Our welcome to the greatest outpost of humankind is not encouraging. For some reason, our passports don’t seem to mean anything up here, and for one dangerous moment it looks like we may be forcibly removed from the station. Luckily, the mere name of the BBC allows us passage and we crawl through the claustrophobically narrow docking tube and into the station.
We have only a few minutes to unpack our belongings in our miniscule cabins before being whisked off for a tour of a very unusual space object. Tucked behind the main air conditioning unit of the space station is a very small and grimy airlock that leads to our first main point of interest.
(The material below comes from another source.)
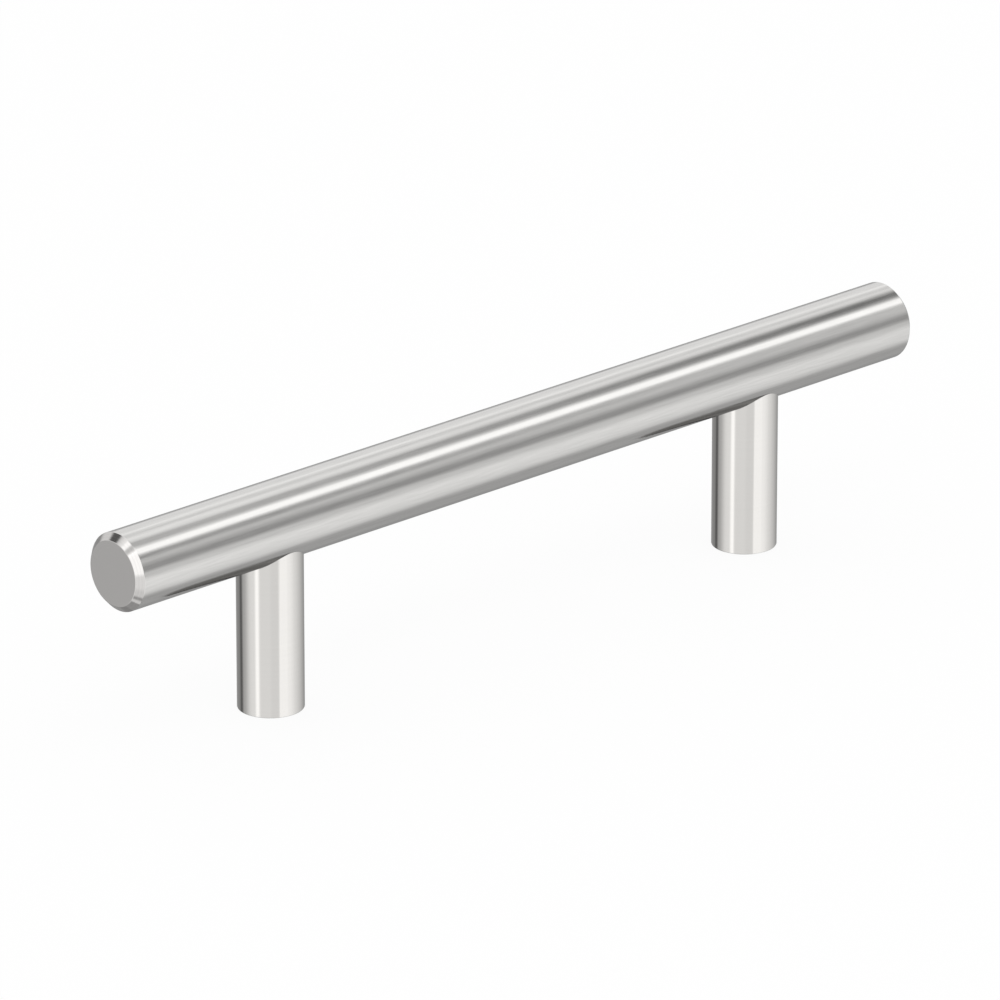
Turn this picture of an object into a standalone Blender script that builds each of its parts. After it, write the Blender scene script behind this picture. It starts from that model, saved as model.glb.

Stuffed away in this quiet section of the station is the world’s first international space station, the original ISS, buried down here like a spare tire. Construction was started an astonishingly long time ago in 1998, as man truly started to explore space. It lasted until 2156, when it was deemed unfit for human habitation and boosted into a graveyard orbit before being abandoned to its fate. Only after several decades did the world realise that this was on a par with demolishing Hampton Court; and so a hugely expensive Heritage Lottery project was set up to save the ISS from fiery destruction in the atmosphere. Eventually it was put back into its original orbit and placed into hard dock with the new ISS, with only promises of big profits from the resulting tourism surge persuading NASA and ESA to agree to this venture.
For now, the tourist surge seems to be somewhat reduced. Apart from me, Jay and Helen, there are only a few others accompanying us on our thirty minute tour of the station, a varied mix of history students from Australia and German holiday makers en route to Venus. Quite how people lived in this for months at a time beats me. To bed to get some well earned sleep. Have recurrent dreams of being squashed into a suitcase. This doesn’t bode well for the next 78 days.